**The problem:**
Please set the lines down again exactly, from the top of the entries through the line that contains "marbled glass tray.".

**Provided records:**
* * *

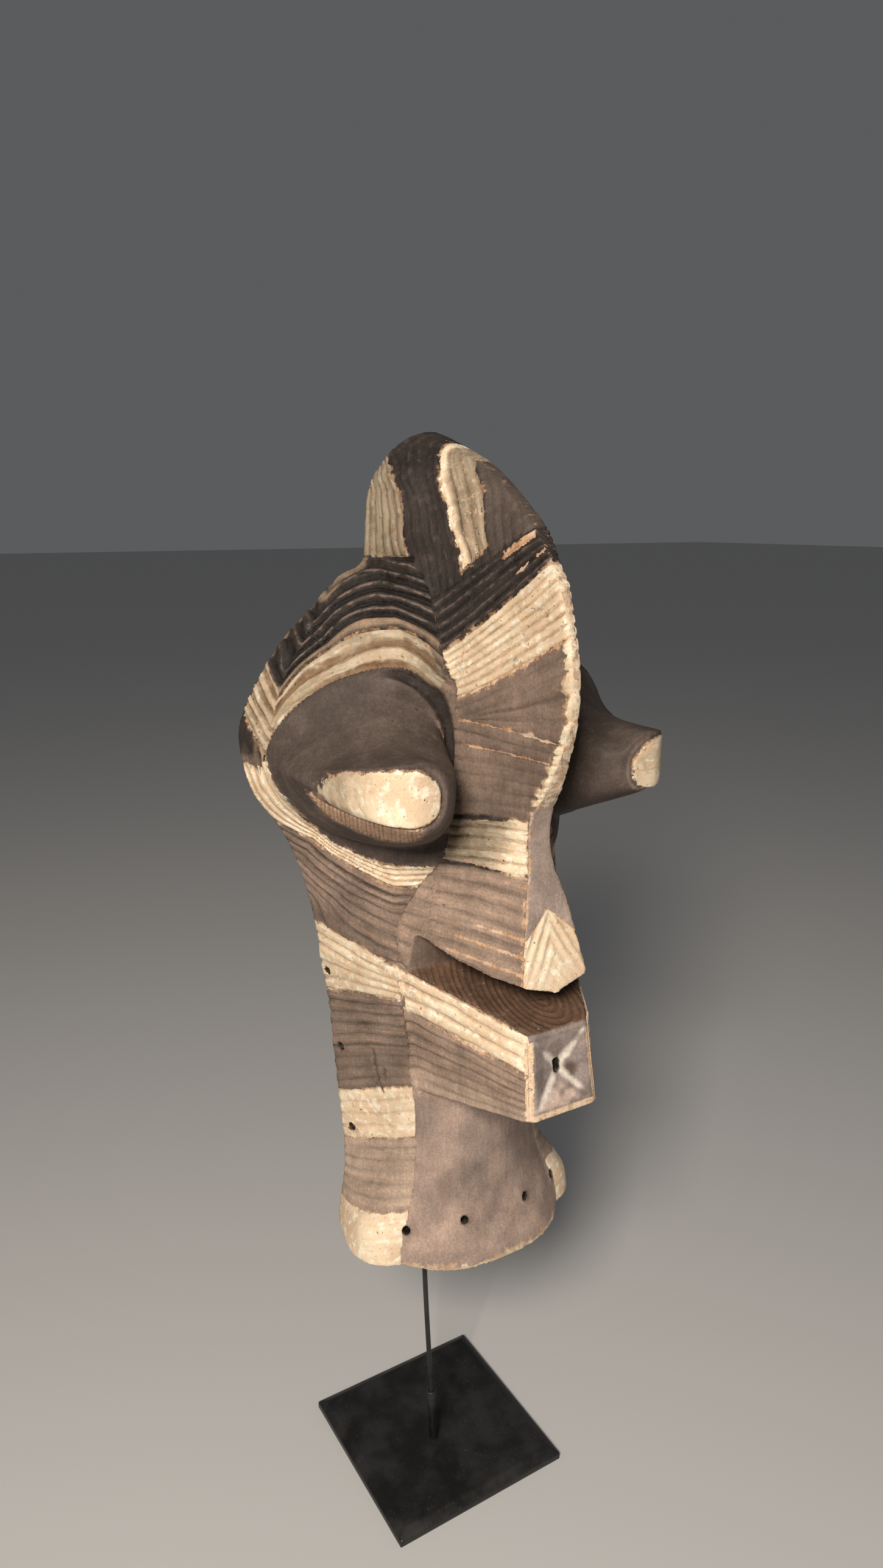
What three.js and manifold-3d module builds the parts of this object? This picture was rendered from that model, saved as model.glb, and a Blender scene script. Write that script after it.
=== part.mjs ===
// Carved wooden face mask with a high crest, standing on a thin rod over a square plate.
// Millimetres, +Z up, the face looks along -Y, and X = 0 is the plane of symmetry.
import * as THREE from 'three';
import { ParametricGeometry } from 'three/addons/geometries/ParametricGeometry.js';
import { mergeVertices } from 'three/addons/utils/BufferGeometryUtils.js';
import Module from 'manifold-3d';

const solids = await Module();
solids.setup();

// Stand
const PLATE_SIDE = 130;
const PLATE_HEIGHT = 8;
const PLATE_BEVEL = 6;
const PLATE_BEVEL_DROP = 3;
const SOCKET_RADIUS = 3.2;
const SOCKET_TOP_Z = 50;
const ROD_RADIUS = 1.7;
const ROD_SIDES = 12;
const ROD_X = -6.5;
const ROD_Y = -9;
const ROD_LEAN = 2.8;
const ROD_LEAN_Z = [-20, 60, 140];
const ROD_INSIDE = [{ x: -16, z: 225 }, { x: -15, z: 400 }, { x: -10, z: 560 }, { x: -9, z: 640 }];
const ROD_TOP_Z = 612.4;
const ROD_STEPS = 24;
const ROD_SAMPLES = 400;
const GAP = 0.3;

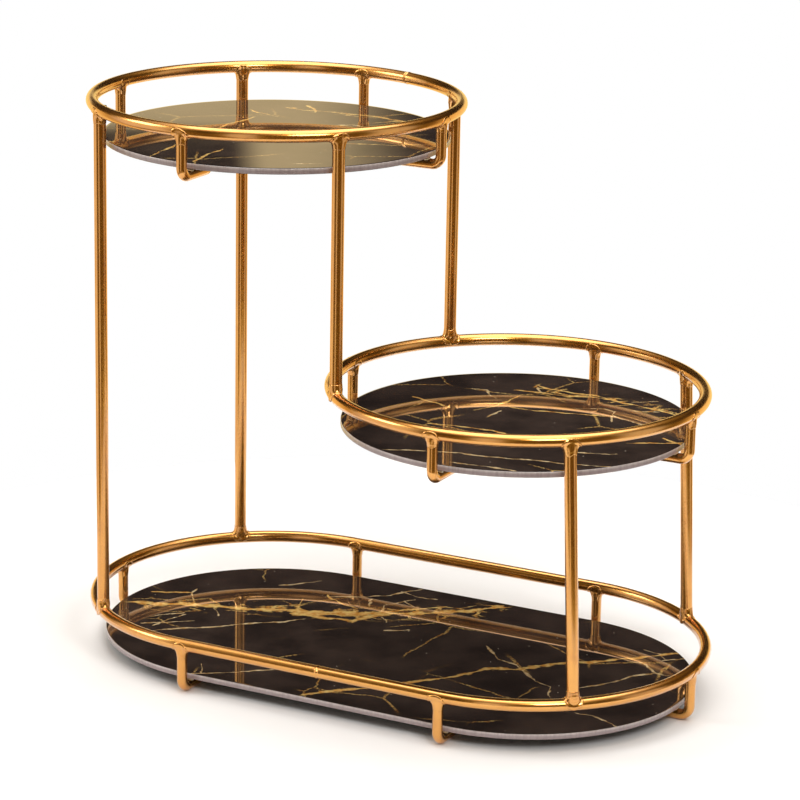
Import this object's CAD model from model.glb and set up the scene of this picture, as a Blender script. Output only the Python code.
"""Tiered cake stand: gold wire frame on three levels, each with a marbled glass tray.

Metres.  +X runs along the stand from the tall end to the low end, -Y is the front, +Z is
up, and the origin is on the table under the middle of the stand.  Every size that the
frame already has is read from the frame's own boxes.
"""

from math import cos, hypot, pi, radians, sin

import bpy
import numpy as np
from mathutils import Matrix, Vector

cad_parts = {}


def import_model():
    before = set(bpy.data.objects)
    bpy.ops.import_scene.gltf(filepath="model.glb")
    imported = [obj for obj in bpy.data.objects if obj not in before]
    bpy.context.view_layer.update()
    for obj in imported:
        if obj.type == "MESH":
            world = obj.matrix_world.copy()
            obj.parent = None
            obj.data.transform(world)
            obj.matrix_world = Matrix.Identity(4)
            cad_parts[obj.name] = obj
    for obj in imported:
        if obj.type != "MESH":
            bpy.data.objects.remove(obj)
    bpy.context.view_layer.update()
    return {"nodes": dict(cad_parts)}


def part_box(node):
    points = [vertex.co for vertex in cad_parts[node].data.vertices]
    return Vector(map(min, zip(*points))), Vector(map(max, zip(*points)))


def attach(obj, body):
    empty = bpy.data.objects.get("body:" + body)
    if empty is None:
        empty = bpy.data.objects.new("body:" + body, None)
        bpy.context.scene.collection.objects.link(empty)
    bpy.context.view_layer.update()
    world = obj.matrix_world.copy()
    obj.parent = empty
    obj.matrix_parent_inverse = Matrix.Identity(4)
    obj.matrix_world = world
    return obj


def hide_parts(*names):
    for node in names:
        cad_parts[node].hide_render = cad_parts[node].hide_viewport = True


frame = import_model()

MM = 0.001
UP = np.array((0.0, 0.0, 1.0))
FULL_TURN = 2 * pi
WIRE_SIDES = 48
BRACKET_SIDES = 40
PAD_SIDES = 32

# ---------------------------------------------------------------- sizes read off the frame


def node_box(name):
    low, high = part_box(name)
    return np.array(low), np.array(high)


class Rail:
    """A flat rail's centre line, with round ends about (left, 0) and (right, 0), and its wire."""

    def __init__(self, node):
        low, high = node_box(node)
        self.wire = (high[2] - low[2]) / 2
        self.height = (low[2] + high[2]) / 2
        self.bend = (high[1] - low[1]) / 2 - self.wire
        self.left = low[0] + self.wire + self.bend
        self.right = high[0] - self.wire - self.bend


RAILS = {tier: Rail(f"{tier}_rail") for tier in ("top", "middle", "bottom")}

# ------------------------------------------------------------------------ mesh from grids


def shell(grid, loop=False):
    """Points, quads and triangles of a grid whose columns close on themselves.

    A loop's rows close as well.  Otherwise each end is closed by one point at the middle
    of its row.  The faces are turned over if the volume they enclose comes out negative.
    """
    rows, columns = grid.shape[:2]
    index = np.arange(rows * columns).reshape(rows, columns)
    lower, upper = (index, np.roll(index, -1, 0)) if loop else (index[:-1], index[1:])
    corners = (lower, np.roll(lower, -1, 1), np.roll(upper, -1, 1), upper)
    quads = np.stack(corners, -1).reshape(-1, 4)
    points = grid.reshape(-1, 3)
    fans = np.empty((0, 3), int)
    if not loop:
        points = np.vstack((points, grid[0].mean(0), grid[-1].mean(0)))
        foot = np.full(columns, rows * columns)
        first = np.stack((foot, np.roll(index[0], -1), index[0]), -1)
        last = np.stack((foot + 1, index[-1], np.roll(index[-1], -1)), -1)
        fans = np.vstack((first, last))
    halves = np.vstack((quads[:, :3], quads[:, (0, 2, 3)], fans))
    a, b, c = (points[halves[:, i]] for i in range(3))
    if np.einsum("ij,ij->", a, np.cross(b, c)) < 0:
        quads, fans = quads[:, ::-1], fans[:, ::-1]
    return points, quads, fans


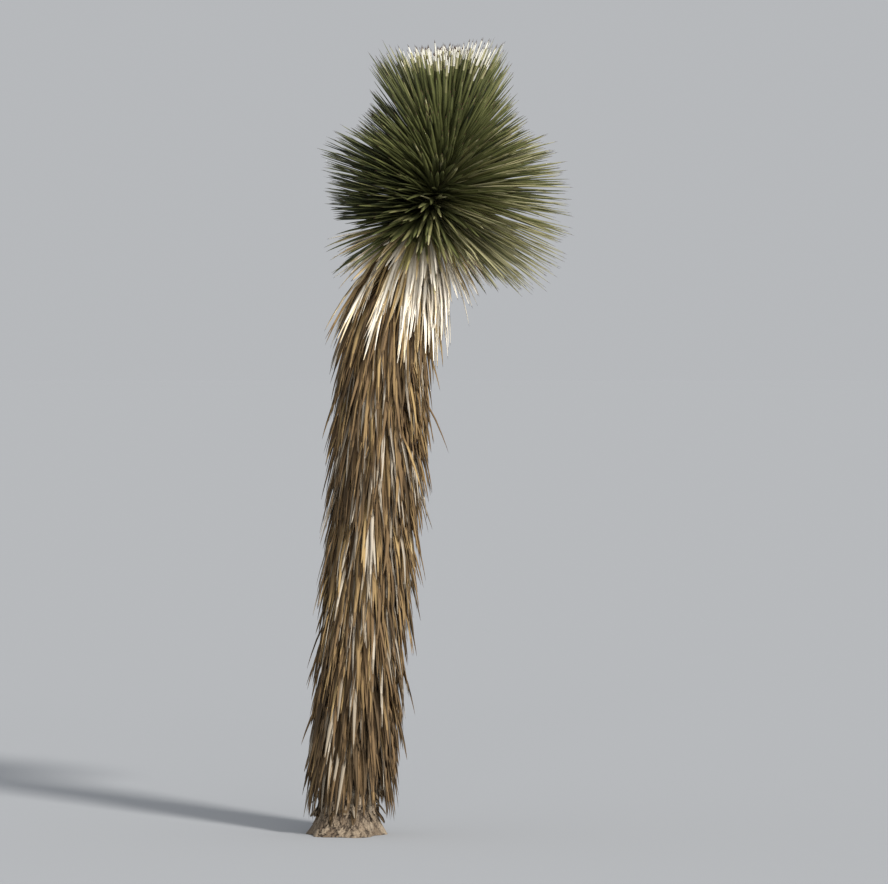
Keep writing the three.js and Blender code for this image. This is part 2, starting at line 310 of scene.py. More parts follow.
def spiral(rng: Rng, count: int, spread: float) -> Array:
    """Gives the leaves' azimuths in radians from +X: a golden angle apart, give or take the spread."""
    return np.arange(count) * GOLDEN_ANGLE + rng.normal(0, spread, count)


def waves(table: tuple[Row, ...], height: Array, turn: Array) -> Array:
    """Gives the sum of sines, each by its size, radians per metre up, turns round and start."""
    return sum(size * np.sin(up * height + turns * turn + start) for size, up, turns, start in table)


# The stem, as the CAD source has it

@dataclass(frozen=True)
class Stem:
    """The line and thickness of the stem, by the rule and sizes of the CAD model."""

    tip: float = 2.0
    lean: float = 0.08
    elbow_start: float = 1.52
    elbow_shift: float = 0.13
    bow: float = 0.018
    radius_foot: float = 0.066
    radius_head: float = 0.044
    radius_tip: float = 0.030
    head_foot: float = 1.94
    flare: float = 0.046
    flare_height: float = 0.08
    lobe_depth: float = 0.1
    lobe_waves: tuple[Row, ...] = ((1.0, 0, 5, 0.7), (0.5, 0, 3, 0.0))

    def point(self, height: Array) -> Array:
        """Gives the stem's centre: a steady lean, a smooth elbow under the head and a slight bow.

        Args:
            height: heights above the ground.

        Returns:
            The centres. The elbow is 3 s squared - 2 s cubed of its own height, and the bow a half sine.
        """
        share = np.clip((height - self.elbow_start) / (self.tip - self.elbow_start), 0, 1)
        x = self.lean * height + self.elbow_shift * share**2 * (3 - 2 * share)
        y = self.bow * np.sin(math.pi * height / self.tip)
        return np.stack([x, y, height], axis=-1)

    def radius(self, height: Array) -> Array:
        """Gives the radius: an even taper plus a flare that fades exponentially upwards.

        Args:
            height: heights above the ground.

        Returns:
            The radii. Above the foot of the head they narrow evenly to that of the tip.
        """
        taper = between(self.radius_foot, self.radius_head, np.minimum(height / self.head_foot, 1))
        end = np.clip((height - self.head_foot) / (self.tip - self.head_foot), 0, 1)
        return between(taper + self.flare * np.exp(-height / self.flare_height), self.radius_tip, end)

    def lobes(self, height: Array, turn: Array) -> Array:
        """Gives the factor by which the root lobes swell the radius: sines that fade up to the thatch."""
        fade = 1 - np.clip(height / THATCH_FOOT, 0, 1)
        return 1 + self.lobe_depth * waves(self.lobe_waves, height, turn) * fade**2

    def root(self, height: Array, azimuth: Array) -> Array:
        """Gives the points where leaves are rooted, just below the surface at each height and azimuth."""
        radius = self.radius(height) * self.lobes(height, azimuth) - ROOT_SUNK
        return self.point(height) + around(radius, azimuth, 0.0)

    def directions(self, height: Array, azimuth: Array, upright: float | Array) -> tuple[Array, ...]:
        """Gives the directions that a leaf grows by.

        Along is the stem's own tangent, turned towards the sky by the share upright. Out is square to
        it at the azimuth, and side is across the leaf: along crossed with out.

        Args:
            height: where the leaf stands on the stem.
            azimuth: the way that it faces, in radians from +X.
            upright: 0 to follow the stem, 1 to follow the sky.

        Returns:
            Along, out and side, as arrays of unit vectors.
        """
        step = 1 * MM
        tangent = unit(self.point(height + step) - self.point(height - step))
        share = np.broadcast_to(upright, height.shape)[..., None]
        along = unit(tangent * (1 - share) + np.array([0.0, 0.0, 1.0]) * share)
        right = unit(np.array([1.0, 0.0, 0.0]) - along * along[..., :1])
        back = np.cross(along, right)
        out = right * np.cos(azimuth)[..., None] + back * np.sin(azimuth)[..., None]
        return along, out, np.cross(along, out)


# Meshes

def fill_mesh(name: str, points: Array, corners: Array, sizes: Array) -> Mesh:
    """Makes a mesh from whole arrays.

    Args:
        name: the mesh's name.
        points: vertex places, one row each.
        corners: the vertex index of every face corner, face after face.
        sizes: how many corners each face has.

    Returns:
        The mesh, with its edges worked out.
    """
    mesh = bpy.data.meshes.new(name)
    mesh.vertices.add(len(points))
    mesh.vertices.foreach_set("co", points.astype(np.float32).ravel())
    mesh.loops.add(len(corners))
    mesh.loops.foreach_set("vertex_index", corners.astype(np.int32))
    mesh.polygons.add(len(sizes))
    mesh.polygons.foreach_set("loop_start", (np.cumsum(sizes) - sizes).astype(np.int32))
    mesh.update(calc_edges=True)
    return mesh


def tube_faces(rows: int, columns: int) -> tuple[Array, Array]:
    """Gives the faces of a tube of rings, closed by a fan at each end.

    Args:
        rows: how many rings there are, from the foot up.
        columns: how many points each ring has. The two ends' centres follow the last ring.

    Returns:
        Corner indices, face after face, and how many corners each face has.
    """
    column = np.arange(columns)
    after = (column + 1) % columns
    start = np.arange(rows - 1)[:, None] * columns
    above = start + columns
    quads = np.stack([start + column, start + after, above + after, above + column], axis=-1)
    last = (rows - 1) * columns
    bottom = np.stack([after, column, 0 * column + rows * columns], axis=-1)
    top = np.stack([last + column, last + after, 0 * column + rows * columns + 1], axis=-1)
    corners = np.concatenate([quads.ravel(), bottom.ravel(), top.ravel()])
    return corners, np.concatenate([np.full((rows - 1) * columns, 4), np.full(2 * columns, 3)])


def lay_blade_map(mesh: Mesh, places: Array) -> None:
    """Gives each face corner its place in metres, as the UV map that the fibres follow."""
    blade = mesh.attributes.new("blade", "FLOAT2", "CORNER")
    blade.data.foreach_set("vector", places.astype(np.float32).ravel())


def add_object(name: str, data: ID) -> Object:
    """Adds an object that shows a mesh, a light or a camera.

    Args:
        name: the object's name.
        data: what it shows.

    Returns:
        The object, linked to the scene.
    """
    added = bpy.data.objects.new(name, data)
    bpy.context.scene.collection.objects.link(added)
    return added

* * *

**Answer to this problem:**
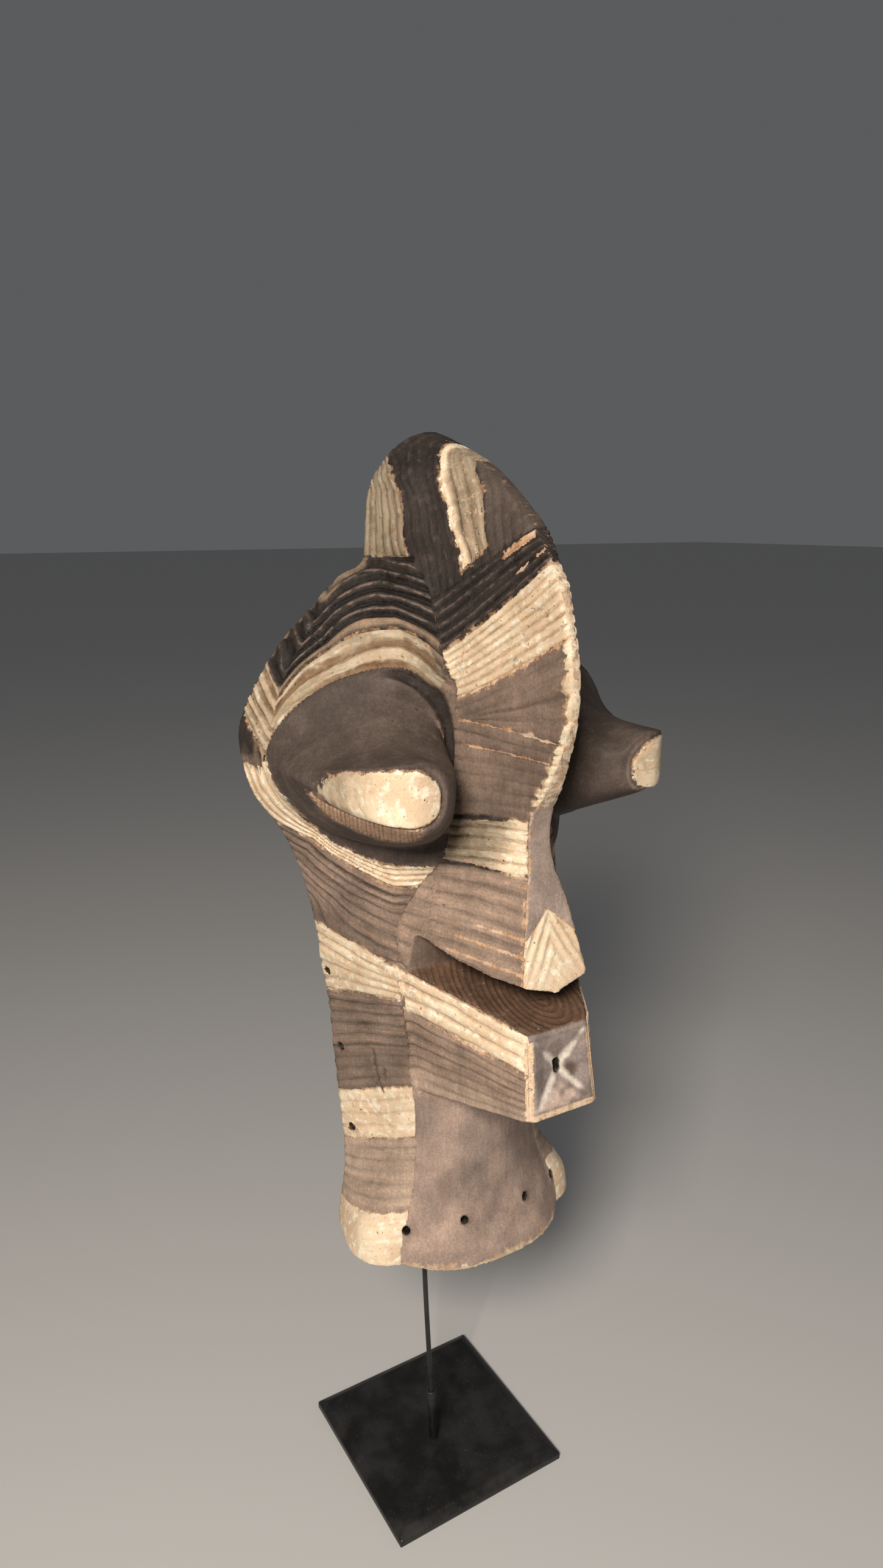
What three.js and manifold-3d module builds the parts of this object? This picture was rendered from that model, saved as model.glb, and a Blender scene script. Write that script after it.
=== part.mjs ===
// Carved wooden face mask with a high crest, standing on a thin rod over a square plate.
// Millimetres, +Z up, the face looks along -Y, and X = 0 is the plane of symmetry.
import * as THREE from 'three';
import { ParametricGeometry } from 'three/addons/geometries/ParametricGeometry.js';
import { mergeVertices } from 'three/addons/utils/BufferGeometryUtils.js';
import Module from 'manifold-3d';

const solids = await Module();
solids.setup();

// Stand
const PLATE_SIDE = 130;
const PLATE_HEIGHT = 8;
const PLATE_BEVEL = 6;
const PLATE_BEVEL_DROP = 3;
const SOCKET_RADIUS = 3.2;
const SOCKET_TOP_Z = 50;
const ROD_RADIUS = 1.7;
const ROD_SIDES = 12;
const ROD_X = -6.5;
const ROD_Y = -9;
const ROD_LEAN = 2.8;
const ROD_LEAN_Z = [-20, 60, 140];
const ROD_INSIDE = [{ x: -16, z: 225 }, { x: -15, z: 400 }, { x: -10, z: 560 }, { x: -9, z: 640 }];
const ROD_TOP_Z = 612.4;
const ROD_STEPS = 24;
const ROD_SAMPLES = 400;
const GAP = 0.3;

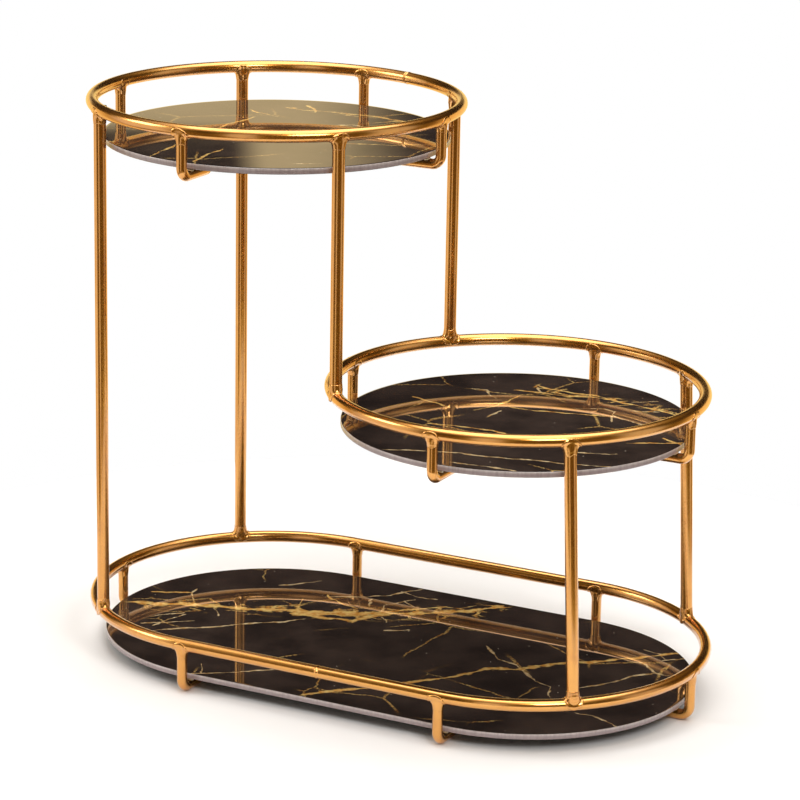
Import this object's CAD model from model.glb and set up the scene of this picture, as a Blender script. Output only the Python code.
"""Tiered cake stand: gold wire frame on three levels, each with a marbled glass tray.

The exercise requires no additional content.